▶ [GIVEN PROBLEM] Will you return, word for word, only the lines from the top of the data below down to and including the one with "return size - radius"?

## Start

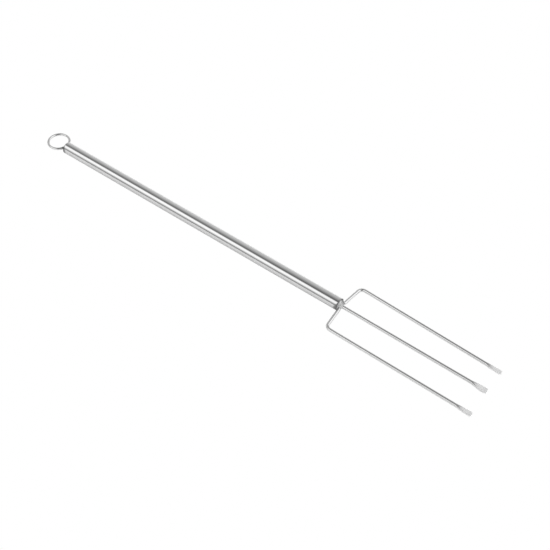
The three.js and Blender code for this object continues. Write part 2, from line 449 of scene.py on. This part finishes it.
def tip_stations(path):
    """Adds a pressed tip's points: along its taper, along its flat, and closer together around its end."""
    path.straight(TIP_TAPER, 22).straight(TIP_LENGTH - TIP_TAPER - TIP_CORNER, 9)
    angles = quarter(14)
    for near, far in zip(angles, angles[1:]):
        path.straight(TIP_CORNER * (math.sin(far) - math.sin(near)))


def rounded(size, from_end, radius):
    """What is left of a half size when its end has corners of this radius."""
    into = max(0.0, radius - from_end)
    return size - radius + math.sqrt(max(0.0, radius**2 - into**2))


def tine(side, path, material):
    """Round wire along a path, with its end pressed flat on the floor."""
    tip_half_width = TIP_WIDTH[side] / 2
    tip_half_height = TIP_AREA / TIP_WIDTH[side] / 2
    last = path.along[-1]
    skin = Skin()
    for i, point in enumerate(path.points):
        from_end = last - path.along[i]
        pressed = smooth((TIP_LENGTH - from_end) / TIP_TAPER)
        half_width = TINE_RADIUS + (tip_half_width - TINE_RADIUS) * pressed
        half_height = TINE_RADIUS + (tip_half_height - TINE_RADIUS) * pressed
        lift = half_height - point.z if from_end < TIP_LENGTH else 0.0
        half_width = rounded(half_width, from_end, TIP_CORNER)
        half_height = rounded(half_height, from_end, TIP_EDGE)
        squareness = 2 + (TIP_SQUARENESS - 2) * pressed
        satin = smooth((TIP_DULL - from_end) / TIP_DULLING)
        heat_stain_and_shade = wire_tarnish(point.x, TINE_STAIN)
        skin.ring(*path.ring(i, half_width, half_height, squareness, lift), heat_stain_and_shade, satin)
    skin.cap()
    skin.finish("wire_" + side + "_tine", material, side + "_tine")


def outer_tine(side, direction, material):
    """direction is 1 for the left tine and -1 for the right."""
    shoulder_cos = math.cos(math.radians(SHOULDER_ANGLE))
    shoulder_sin = math.sin(math.radians(SHOULDER_ANGLE))
    toe_in = math.atan((ROOT_SPREAD - direction * TIP_Y[side]) / (TIP_X[side] - MOUTH_X))
    bend_spread = MOUTH_BEND_RADIUS * (1 - shoulder_cos)
    corner_spread = CORNER_RADIUS * (math.cos(toe_in) - shoulder_cos)
    shoulder = (ROOT_SPREAD - LEG_PITCH - bend_spread - corner_spread) / shoulder_sin
    path = WirePath((LEG_START_X, direction * LEG_PITCH, LEG_Z), 0)
    path.straight(MOUTH_X - LEG_START_X, 12)
    path.bend(MOUTH_BEND_RADIUS, direction * SHOULDER_ANGLE, 18)
    path.straight(shoulder, 24, SHOULDER_DROP)
    path.bend(CORNER_RADIUS, -direction * (SHOULDER_ANGLE + math.degrees(toe_in)), 22)
    path.straight((TIP_X[side] - path.end.x) / math.cos(toe_in) - TIP_LENGTH, 60, path.end.z - TINE_RADIUS)
    tip_stations(path)
    tine(side, path, material)


def centre_tine(material):
    path = WirePath((LEG_START_X, 0, LEG_Z), 0)
    path.straight(MOUTH_X - LEG_START_X, 12)
    toe_in = math.atan(TIP_Y["centre"] / (TIP_X["centre"] - MOUTH_X))
    path.heading = math.degrees(toe_in)
    path.straight((TIP_X["centre"] - MOUTH_X) / math.cos(toe_in) - TIP_LENGTH, 70, LEG_Z - TINE_RADIUS)
    tip_stations(path)
    tine("centre", path, material)


# ---------------------------------------------------------------- braze


def braze(name, node, material, ends, dome, wires, wire_radius):
    """A plug that fills the end of the bore. Its face is domed and lumpy, and climbs each wire.

    ends are the x of its face's rim and the x that it reaches inside. wires are the places, as (y, z), at
    which wires of wire_radius pass through its face. Lumps and climb fade out where the face meets the bore.
    """
    end_x, inner_x = ends
    outward = math.copysign(1, end_x - inner_x)
    radius = BORE_RADIUS + BRAZE_BOND
    skin = Skin()

    def face_height(y, z):
        from_axis = math.hypot(y, z - AXIS_Z) / radius
        height = dome * math.sqrt(max(0.0, 1 - from_axis**2))
        for wire_y, wire_z in wires:
            gap = max(0.0, math.hypot(y - wire_y, z - wire_z) - wire_radius)
            height += BRAZE_CLIMB * math.exp(-gap / BRAZE_FILLET) * (1 - from_axis**6)
        place = Vector((end_x, y, z)) / MM
        return height + BRAZE_LUMPS * noise.noise(place * 1.3) * (1 - from_axis**6)

    for part in steps(0.02, 1, 26):
        points = tube_ring(end_x, radius * part)
        points = [p + Vector((outward * face_height(p.y, p.z), 0, 0)) for p in points]
        # Painted shade: the face darkens towards its +Y side.
        skin.ring(points, points, [smooth(p.y / BRAZE_SHADE_REACH) for p in points])
    for x in steps(end_x, inner_x, 8)[1:]:
        points = tube_ring(x, radius)
        skin.ring(points, points)
    skin.cap()
    skin.finish(name, material, node)


# ---------------------------------------------------------------- the fork

tube_steel = metal("tube_steel", 0.57, 0.1, 0.0006)
drawn_wire = metal("drawn_wire", 0.65, 0.15, 0.0008, satin_level=0.9, satin_roughness=0.65)
frozen_braze = braze_metal()

handle(tube_steel)
loop(drawn_wire)
outer_tine("left", 1, drawn_wire)
centre_tine(drawn_wire)
outer_tine("right", -1, drawn_wire)

tine_legs = [(y, LEG_Z) for y in (-LEG_PITCH, 0, LEG_PITCH)]
loop_legs = [(y, LOOP_Z) for y in (-LOOP_LEG_SPREAD, LOOP_LEG_SPREAD)]
tine_ends = (MOUTH_X, tine_braze_low.x)
loop_ends = (REAR_X, loop_braze_high.x)
braze("braze_tines", "tine_braze", frozen_braze, tine_ends, TINE_DOME, tine_legs, TINE_RADIUS)
braze("braze_loop", "loop_braze", frozen_braze, loop_ends, LOOP_DOME, loop_legs, LOOP_WIRE_RADIUS)


# ---------------------------------------------------------------- floor, light and camera

FLOOR_SIZE = 6.0
PAPER_WHITE = (0.95, 0.95, 0.95, 1)
PAPER_PAINTED_GLOW = 0.42  # painted light: the paper glows, standing in for light bounced around the tent
PAINTED_SHADOW_REACH = 6 * MM  # painted shadow: paper that the fork covers, within this distance, glows less


def floor():
    """To the camera it is plain white. In reflections it is white paper under the studio's light, with a
    painted glow that a painted shadow dims where the fork covers it.
    """
    bpy.ops.mesh.primitive_plane_add(size=FLOOR_SIZE)
    plane = bpy.context.object
    plane.name = "floor"
    plane.location.z = cad_low.z
    material = bpy.data.materials.new("floor_white")
    material.use_nodes = True
    material.node_tree.nodes.clear()
    graph = Graph(material.node_tree)
    paper = graph.node("BsdfDiffuse", {"Color": PAPER_WHITE})
    # Painted shadow under the fork, seen in reflections: ambient occlusion dims the painted glow.
    outside_painted_shadow = graph.node("AmbientOcclusion", {"Distance": PAINTED_SHADOW_REACH}).outputs["AO"]
    painted_glow = graph.node("Emission", {"Strength": graph.math("MULTIPLY", outside_painted_shadow, PAPER_PAINTED_GLOW)})
    paper = graph.node("AddShader", {0: paper.outputs[0], 1: painted_glow.outputs[0]})
    white = graph.node("Emission", {"Strength": 1.0})
    seen = graph.node("LightPath").outputs["Is Camera Ray"]
    mixed = graph.node("MixShader", {0: seen, 1: paper.outputs[0], 2: white.outputs[0]})
    graph.node("OutputMaterial", {"Surface": mixed.outputs[0]})
    plane.data.materials.append(material)


# Light around the handle: the angle from overhead, towards the camera's side, in degrees, and its level
AROUND = (
    (-90, 0.95),
    (-60, 0.82),
    (-36, 0.6),
    (-8, 0.21),
    (6, 0.21),
    (20, 1.7),
    (44, 1.7),
    (66, 0.7),
    (72, 0.36),
    (86, 0.4),
    (90, 0.9),
)
BRIGHTEST = 2.0  # a colour ramp holds levels up to 1, so they are divided by this and multiplied again
SLANT = math.radians(27)  # the softbox isn't quite in line with the handle
SLANT_START = -0.57
BACK_LEVEL = 0.7
OPENING = Vector((0.747, -0.664, 0))  # the tent is open there, on the camera's side and towards the tips

# How the light changes between two directions: where the change starts and ends, and the values there.
# The first six go by the direction's x. The camera sees the handle mirror x from -0.57 at its rear to -0.33
# at its mouth, and the tines mirror x from there to -0.17 at their tips.
HANDLE_ADDED = (-0.33, -0.45, 0, 0.07)
TINES_DIMMED = (-0.32, -0.17, 1.0, 0.75)
TINES_LEAST = (-0.34, -0.2, 0.0, 0.27)
TINES_FAR_SIDE = (-0.34, -0.28, 0, 0.22)
TO_FRONT = (0.06, 0.3, 0, 1)
TO_BACK = (-0.58, -0.68, 0, 1)
FAR_SIDE = (math.radians(-12), math.radians(-36), 0, 1)  # by the angle from overhead
FRONT_LEVEL = (0.1, 0.6, 1.35, 1.5)  # by the direction's z
OPENING_DIMMED = (0.78, 0.94, 1.0, 0.2)  # by the cosine of the angle to OPENING, seen from above


def studio():
    """A white light tent, around the fork. To the camera it is plain white.

    In reflections it has a long softbox above the camera's side, a dark strip overhead, a bright front, a
    grey back, and a dark opening.
    """
    world = bpy.data.worlds.new("studio")
    world.use_nodes = True
    bpy.context.scene.world = world
    graph = Graph(world.node_tree)
    direction = graph.node("TexCoord").outputs["Generated"]
    split = graph.node("SeparateXYZ", {0: direction})
    x, y, z = split.outputs

    angle = graph.math("ARCTAN2", graph.math("MULTIPLY", y, -1.0), z)
    past_start = graph.math("SUBTRACT", x, SLANT_START)
    angle = graph.math("SUBTRACT", angle, graph.math("MULTIPLY", past_start, SLANT))
    ramp = graph.node("ValToRGB", {0: graph.math("ADD", graph.math("DIVIDE", angle, 2 * math.pi), 0.5)})
    elements = ramp.color_ramp.elements
    elements.remove(elements[1])
    for i, (degrees, level) in enumerate(AROUND):
        position = degrees / 360 + 0.5
        element = elements[0] if i == 0 else elements.new(position)
        element.position = position
        element.color = (level / BRIGHTEST, level / BRIGHTEST, level / BRIGHTEST, 1)
    around = graph.math("MULTIPLY", ramp.outputs[0], BRIGHTEST)

    around = graph.math("ADD", around, graph.remap(x, *HANDLE_ADDED))
    around = graph.math("MULTIPLY", around, graph.remap(x, *TINES_DIMMED))
    around = graph.math("MAXIMUM", around, graph.remap(x, *TINES_LEAST))
    darker = graph.math("MULTIPLY", graph.remap(angle, *FAR_SIDE), graph.remap(x, *TINES_FAR_SIDE))
    around = graph.math("MULTIPLY", around, graph.math("SUBTRACT", 1.0, darker))
    level = graph.mix(graph.remap(x, *TO_FRONT), around, graph.remap(z, *FRONT_LEVEL))
    level = graph.mix(graph.remap(x, *TO_BACK), level, BACK_LEVEL)

    from_above = graph.node("CombineXYZ", {0: x, 1: y}).outputs[0]
    from_above = graph.vector_math("NORMALIZE", from_above).outputs[0]
    facing = graph.vector_math("DOT_PRODUCT", from_above, OPENING).outputs["Value"]
    level = graph.math("MULTIPLY", level, graph.remap(facing, *OPENING_DIMMED))

    seen = graph.node("LightPath").outputs["Is Camera Ray"]
    background = world.node_tree.nodes["Background"]
    graph.feed(background.inputs["Color"], graph.grey(graph.mix(seen, level, 1.0)))


CAMERA_AZIMUTH = math.radians(36.82)  # from -Y towards +X
CAMERA_ELEVATION = math.radians(50.02)
CAMERA_ROLL = math.radians(0.25)
CAMERA_DISTANCE = 435.55 * MM
CAMERA_TARGET = Vector((MOUTH_X - 29.0 * MM, -3.23 * MM, AXIS_Z + 0.05 * MM))
LENS_MM = 72
SENSOR_MM = 36


def camera():
    back = Vector((
        math.sin(CAMERA_AZIMUTH) * math.cos(CAMERA_ELEVATION),
        -math.cos(CAMERA_AZIMUTH) * math.cos(CAMERA_ELEVATION),
        math.sin(CAMERA_ELEVATION),
    ))
    lens = bpy.data.cameras.new("camera")
    lens.lens = LENS_MM
    lens.sensor_width = SENSOR_MM
    stand = bpy.data.objects.new("camera", lens)
    bpy.context.scene.collection.objects.link(stand)
    stand.location = CAMERA_TARGET + back * CAMERA_DISTANCE
    stand.rotation_mode = "QUATERNION"
    stand.rotation_quaternion = Quaternion(back, CAMERA_ROLL) @ (-back).to_track_quat("-Z", "Y")
    bpy.context.scene.camera = stand


floor()
studio()
camera()
bpy.context.scene.view_settings.view_transform = "Standard"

## End

▶ [EXERCISE ANSWER]
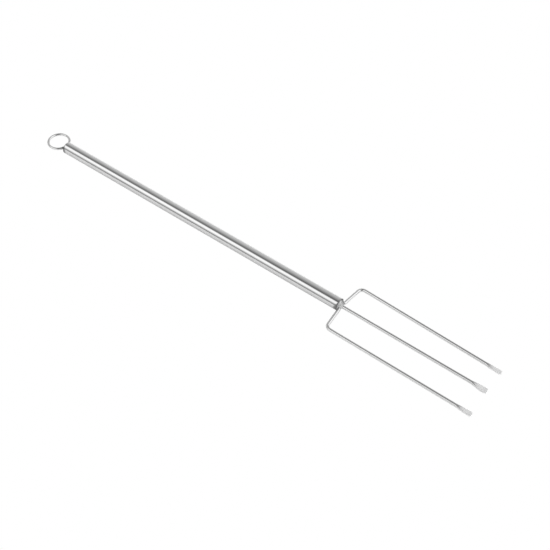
The three.js and Blender code for this object continues. Write part 2, from line 449 of scene.py on. This part finishes it.
def tip_stations(path):
    """Adds a pressed tip's points: along its taper, along its flat, and closer together around its end."""
    path.straight(TIP_TAPER, 22).straight(TIP_LENGTH - TIP_TAPER - TIP_CORNER, 9)
    angles = quarter(14)
    for near, far in zip(angles, angles[1:]):
        path.straight(TIP_CORNER * (math.sin(far) - math.sin(near)))


def rounded(size, from_end, radius):
    """What is left of a half size when its end has corners of this radius."""
    into = max(0.0, radius - from_end)
    return size - radius + math.sqrt(max(0.0, radius**2 - into**2))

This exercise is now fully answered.